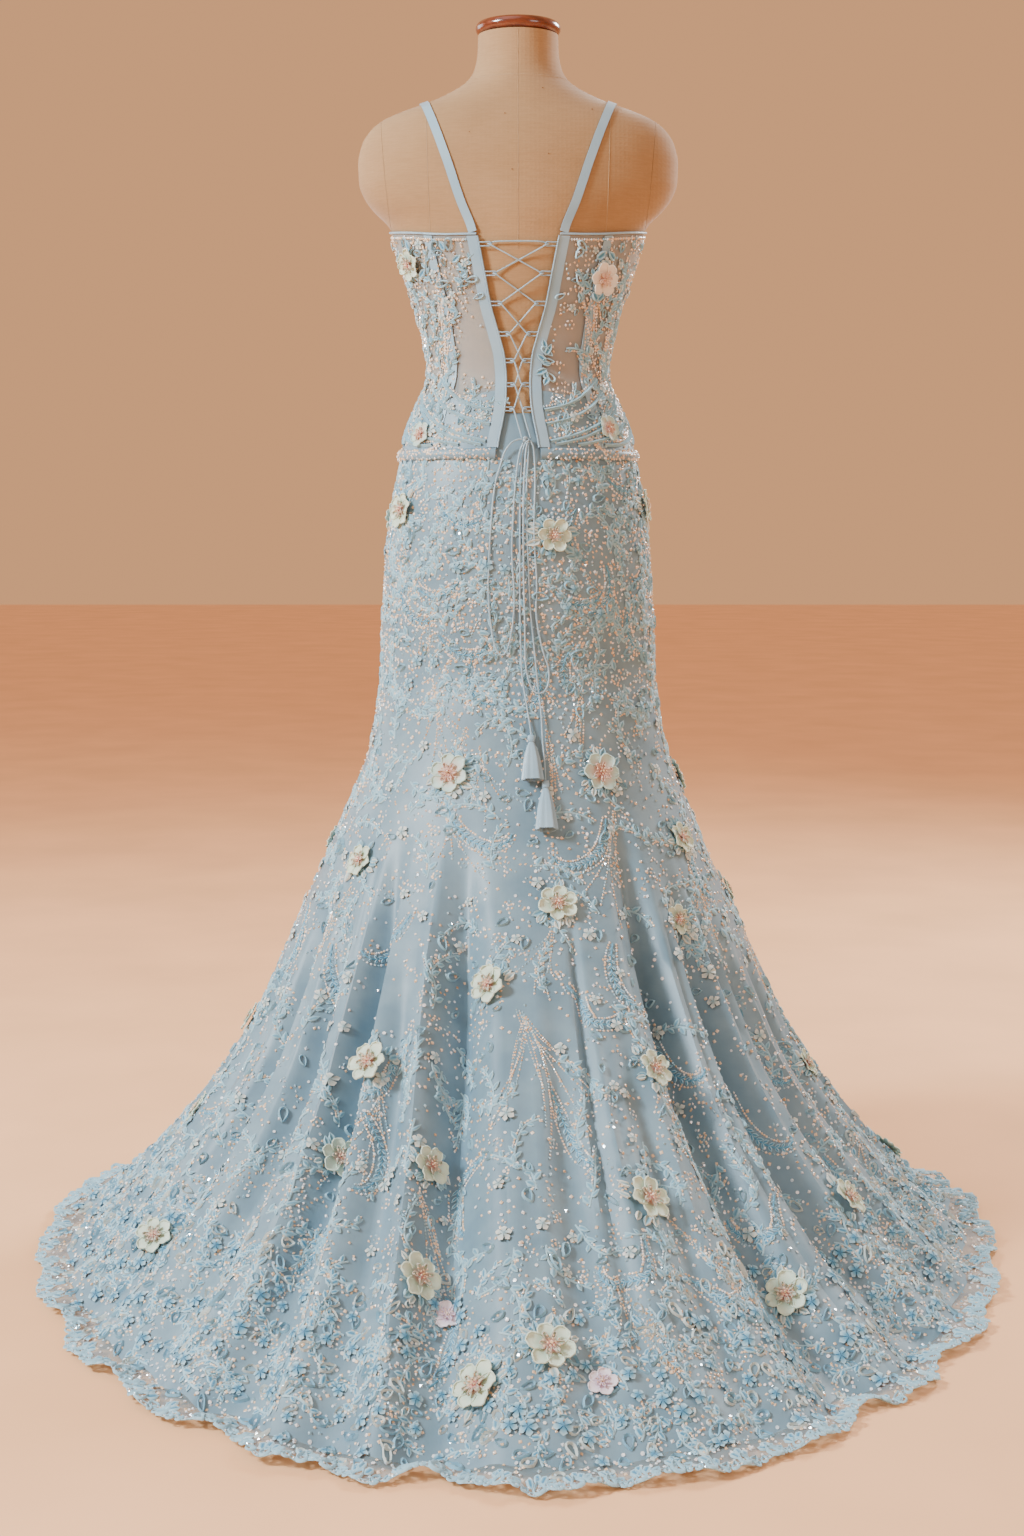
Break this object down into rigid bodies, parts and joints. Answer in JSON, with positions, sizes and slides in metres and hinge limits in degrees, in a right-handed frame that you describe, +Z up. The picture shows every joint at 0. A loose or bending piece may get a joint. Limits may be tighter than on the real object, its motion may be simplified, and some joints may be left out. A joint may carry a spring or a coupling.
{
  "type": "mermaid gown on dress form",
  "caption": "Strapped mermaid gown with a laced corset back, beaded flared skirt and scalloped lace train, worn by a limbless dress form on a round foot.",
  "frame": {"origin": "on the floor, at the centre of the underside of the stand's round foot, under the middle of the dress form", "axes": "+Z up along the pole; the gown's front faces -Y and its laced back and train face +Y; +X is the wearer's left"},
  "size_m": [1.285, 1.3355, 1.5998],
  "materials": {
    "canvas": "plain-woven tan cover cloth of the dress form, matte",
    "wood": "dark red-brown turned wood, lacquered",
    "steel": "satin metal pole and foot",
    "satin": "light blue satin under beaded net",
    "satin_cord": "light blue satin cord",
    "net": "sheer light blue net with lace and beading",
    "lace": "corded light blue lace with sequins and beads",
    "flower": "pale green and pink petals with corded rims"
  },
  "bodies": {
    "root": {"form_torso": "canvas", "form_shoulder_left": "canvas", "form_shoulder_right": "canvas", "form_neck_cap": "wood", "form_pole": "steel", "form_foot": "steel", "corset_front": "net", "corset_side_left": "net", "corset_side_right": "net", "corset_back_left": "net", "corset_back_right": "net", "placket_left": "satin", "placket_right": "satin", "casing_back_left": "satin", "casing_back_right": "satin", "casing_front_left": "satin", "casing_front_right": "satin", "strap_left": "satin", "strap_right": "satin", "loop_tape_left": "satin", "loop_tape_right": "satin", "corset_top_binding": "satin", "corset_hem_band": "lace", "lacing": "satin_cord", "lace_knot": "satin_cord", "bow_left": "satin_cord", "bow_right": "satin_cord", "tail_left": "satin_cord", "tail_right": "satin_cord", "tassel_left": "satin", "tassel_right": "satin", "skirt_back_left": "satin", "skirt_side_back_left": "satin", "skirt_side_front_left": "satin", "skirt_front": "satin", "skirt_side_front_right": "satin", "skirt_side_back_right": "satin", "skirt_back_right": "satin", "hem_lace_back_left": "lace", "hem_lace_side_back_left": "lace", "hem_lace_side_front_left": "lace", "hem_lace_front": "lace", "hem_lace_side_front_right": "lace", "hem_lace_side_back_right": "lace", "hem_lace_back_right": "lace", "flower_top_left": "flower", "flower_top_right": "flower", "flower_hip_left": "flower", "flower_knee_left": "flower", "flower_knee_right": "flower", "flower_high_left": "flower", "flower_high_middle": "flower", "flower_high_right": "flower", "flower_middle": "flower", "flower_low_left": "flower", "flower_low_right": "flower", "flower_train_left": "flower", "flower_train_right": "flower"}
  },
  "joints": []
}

§

Task goal
Working from the listing above, pick out every line that has "bodies" and copy it.

Written solution
Break this object down into rigid bodies, parts and joints. Answer in JSON, with positions, sizes and slides in metres and hinge limits in degrees, in a right-handed frame that you describe, +Z up. The picture shows every joint at 0. A loose or bending piece may get a joint. Limits may be tighter than on the real object, its motion may be simplified, and some joints may be left out. A joint may carry a spring or a coupling.
  "bodies": {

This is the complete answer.